By far the greatest challenge of suburban poverty, though, is geography. In a sprawling suburban community, where poor residents might be a dozen miles from a social service agency, it can be almost impossible for them to get the help they need. "It's the geography first and foremost," says George Searcy, executive director of the Hope Through Housing Foundation, an agency based in suburban Los Angeles that helps provide housing for low-income families. In urban centers, he says, "not only do you have a more dense population, you have a more dense concentration of services." In suburban communities, it's just the opposite. "Everything is so geographically dispersed, you could spend hours just trying to get to the places you need for help. And if you don't drive, you're getting on a bus. And it's difficult to even get there on a bus."

Transportation is a major issue for the people Marquez works with in Virginia. "It's a vicious circle," she says. "It costs a lot of money to own and maintain a car, but if you give it up, you limit yourself even further."

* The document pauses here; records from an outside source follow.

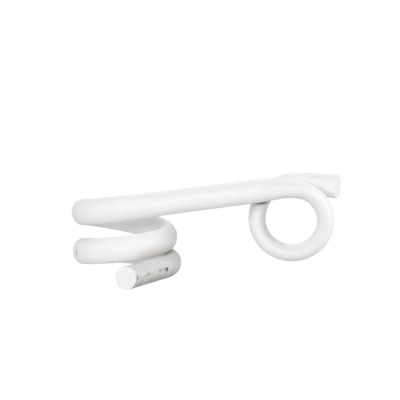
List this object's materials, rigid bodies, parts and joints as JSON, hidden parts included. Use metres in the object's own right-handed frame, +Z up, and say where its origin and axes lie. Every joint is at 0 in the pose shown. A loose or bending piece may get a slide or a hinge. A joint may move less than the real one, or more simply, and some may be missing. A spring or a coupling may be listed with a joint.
{
  "type": "pigtail fence insulator",
  "caption": "One solid plastic rod bent into a coil that grips a round post, a straight arm and a closed eye that holds a fence wire off the post.",
  "frame": {"origin": "on the axis of the post that the coil grips, half-way up the coil", "axes": "+Z up along the post, +X the way the arm stands off, -Y the front, where the arm and the stub leave the coil"},
  "size_m": [0.0997, 0.0619, 0.0371],
  "materials": {
    "rod": "satin"
  },
  "bodies": {
    "root": {"pigtail_rod": "rod"}
  },
  "joints": []
}
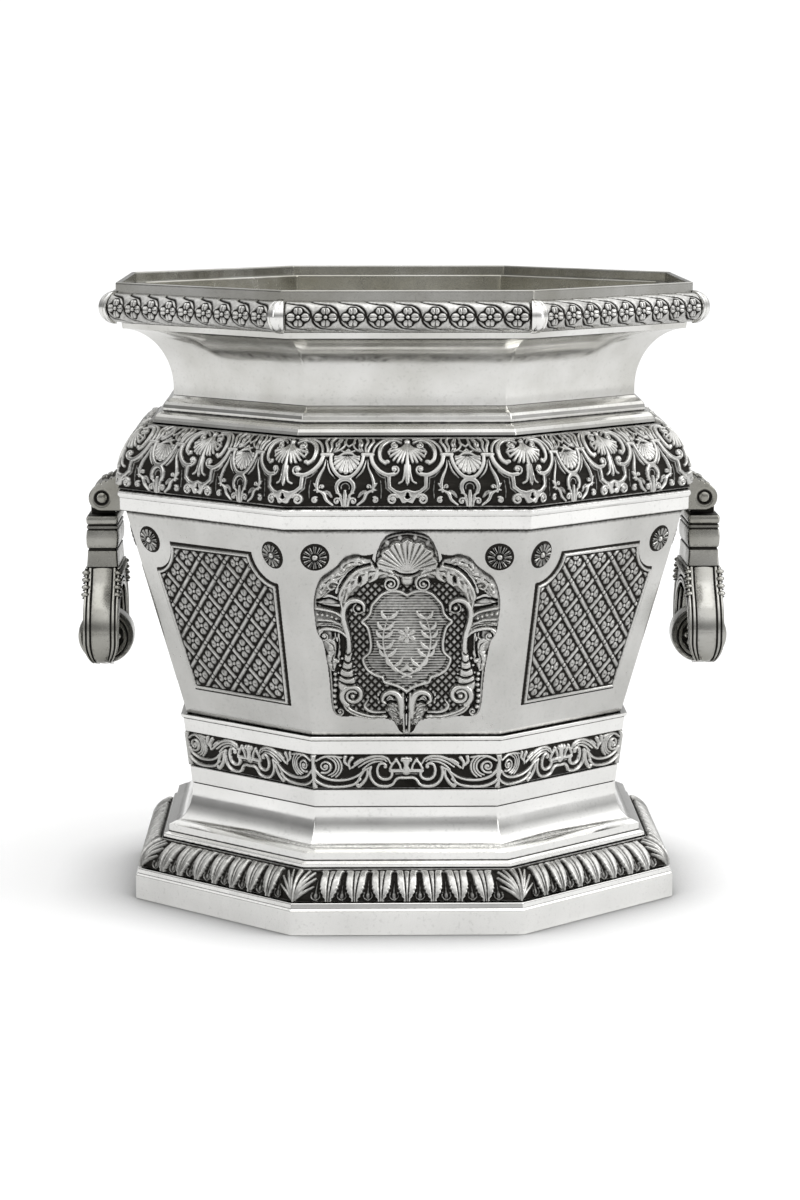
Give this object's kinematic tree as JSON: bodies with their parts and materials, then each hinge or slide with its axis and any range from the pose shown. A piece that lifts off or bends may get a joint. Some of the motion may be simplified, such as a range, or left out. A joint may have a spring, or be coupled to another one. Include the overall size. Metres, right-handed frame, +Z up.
{
  "type": "champagne bucket",
  "caption": "Eight-sided footed silver bottle cooler with a flared neck, cast ornamental borders, side cartouches, swinging drop handles and a lift-out liner.",
  "frame": {"origin": "centre of the underside, on the surface that the bucket stands on", "axes": "+Z up along the bucket's axis; +X towards one handle, the other handle is at -X; -Y is the front with a cartouche"},
  "size_m": [0.248, 0.223, 0.23],
  "materials": {
    "polished_silver": "polished silver plate with fine scratches and soft smudges",
    "cast_silver_oxidised": "cast silver ornament, bright on the high parts and black in the recesses",
    "handle_silver": "polished silver, a little greyer from handling",
    "liner_silver": "spun silver plate with a dull sheen"
  },
  "bodies": {
    "bucket": {"base_plinth": "polished_silver", "body_floor": "polished_silver", "body_shell": "polished_silver", "cartouche_back": "cast_silver_oxidised", "cartouche_front": "cast_silver_oxidised", "diaper_panel_back_left": "cast_silver_oxidised", "diaper_panel_back_right": "cast_silver_oxidised", "diaper_panel_front_left": "cast_silver_oxidised", "diaper_panel_front_right": "cast_silver_oxidised", "diaper_panel_left": "cast_silver_oxidised", "diaper_panel_right": "cast_silver_oxidised", "foot_leaf_border": "cast_silver_oxidised", "foot_shell": "polished_silver", "handle_bracket_left": "handle_silver", "handle_bracket_right": "handle_silver", "hinge_pin_left": "handle_silver", "hinge_pin_right": "handle_silver", "lower_body": "polished_silver", "neck_shell": "polished_silver", "rim_collar": "polished_silver", "rim_corner_strap_1": "polished_silver", "rim_corner_strap_2": "polished_silver", "rim_corner_strap_3": "polished_silver", "rim_corner_strap_4": "polished_silver", "rim_corner_strap_5": "polished_silver", "rim_corner_strap_6": "polished_silver", "rim_corner_strap_7": "polished_silver", "rim_corner_strap_8": "polished_silver", "rim_flower_strip_1": "cast_silver_oxidised", "rim_flower_strip_2": "cast_silver_oxidised", "rim_flower_strip_3": "cast_silver_oxidised", "rim_flower_strip_4": "cast_silver_oxidised", "rim_flower_strip_5": "cast_silver_oxidised", "rim_flower_strip_6": "cast_silver_oxidised", "rim_flower_strip_7": "cast_silver_oxidised", "rim_flower_strip_8": "cast_silver_oxidised", "rosette_back_a": "cast_silver_oxidised", "rosette_back_b": "cast_silver_oxidised", "rosette_back_left_a": "cast_silver_oxidised", "rosette_back_left_b": "cast_silver_oxidised", "rosette_back_right_a": "cast_silver_oxidised", "rosette_back_right_b": "cast_silver_oxidised", "rosette_front_a": "cast_silver_oxidised", "rosette_front_b": "cast_silver_oxidised", "rosette_front_left_a": "cast_silver_oxidised", "rosette_front_left_b": "cast_silver_oxidised", "rosette_front_right_a": "cast_silver_oxidised", "rosette_front_right_b": "cast_silver_oxidised", "rosette_left_a": "cast_silver_oxidised", "rosette_left_b": "cast_silver_oxidised", "rosette_right_a": "cast_silver_oxidised", "rosette_right_b": "cast_silver_oxidised", "scroll_frieze": "cast_silver_oxidised", "shoulder_band": "polished_silver", "strapwork_band": "cast_silver_oxidised"},
    "right_handle": {"handle_right": "handle_silver", "handle_grip_right": "handle_silver"},
    "left_handle": {"handle_left": "handle_silver", "handle_grip_left": "handle_silver"},
    "liner": {"liner": "liner_silver"}
  },
  "joints": [
    {"name": "right_handle_swing", "type": "hinge", "parent": "bucket", "child": "right_handle", "pos_m": [0.1134, 0, 0.148], "axis": [0, -1, 0], "range_deg": [-10, 150]},
    {"name": "left_handle_swing", "type": "hinge", "parent": "bucket", "child": "left_handle", "pos_m": [-0.1134, 0, 0.148], "axis": [0, 1, 0], "range_deg": [-10, 150]},
    {"name": "liner_lift", "type": "slide", "parent": "bucket", "child": "liner", "axis": [0, 0, 1], "range_m": [0, 0.2]}
  ]
}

In addition to the challenges involved in reaching out to the suburban poor, suburban agencies often are stymied by the myriad different jurisdictions they serve. Donovan says serving a swath of 13 counties means the Northern Illinois Food Bank is working with 13 community foundations, 13 United Ways, 13 departments of health-not to mention all the mayors and city councils within those counties. The spread-out nature of the 'burbs means that even if certain localities are adamant about fighting poverty, it can be nearly impossible to coordinate a regional strategy. "Within the counties, there are local officials who get it, and there's good leadership," Donovan says. "But across the region? No."

Cobbling together cities and counties for a regional approach to combating poverty would be difficult, and it likely would require coordination from states or the federal government. For the most part, though, suburbia's response to the growing poverty problem has been slow and disjointed. As Donovan says, "It's really a quilt with no pattern."